Repeat after me: "I am a business owner. I will get a bad review. That is okay. How I handle that review makes all the difference."
No one died from not getting a reply to their bad review in time. Thus, take your time in replying. Waiting, thinking, and letting the offended emotions dissipate will clear your mind when writing a reply to a bad review. The last thing we want is to take a page from Heirloom and make the bad, worse.
Write a rough draft - AND BEFORE YOU POST IT - have the least emotional person you know read it first. Ask them, "Does any part of this response sound emotional or defensive?" If they say yes - change that part. We want zero emotional replies here. If you get defensive at their critique... well, I got news for ya, kiddo.

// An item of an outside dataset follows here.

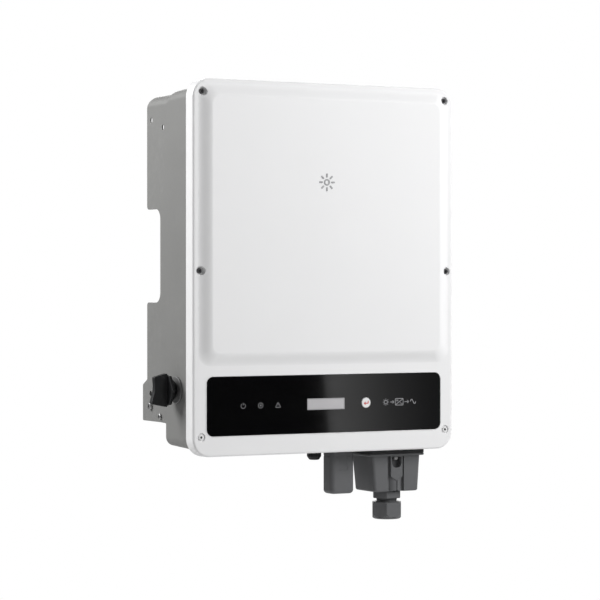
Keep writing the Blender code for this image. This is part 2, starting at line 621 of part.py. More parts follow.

I can't stress this enough. Lower. Thy. Defenses. Listen - whether or not they're right - they are upset. Raising your defensiveness escalates every situation. Don't do it. If 24 hours wasn't enough to drop that cortisol level, take another 24-hour break until you calm down. Do not run your business on high alert - you'll make mistakes that'll be much harder to fix.
This is a huge sticking point in the Sugar Cookie Marketing group. Validating how someone feels does not mean you agree with what they said. We are all allowed to feel how we feel (even if it's wrong). Validating an emotion looks like: "I know you're upset right now."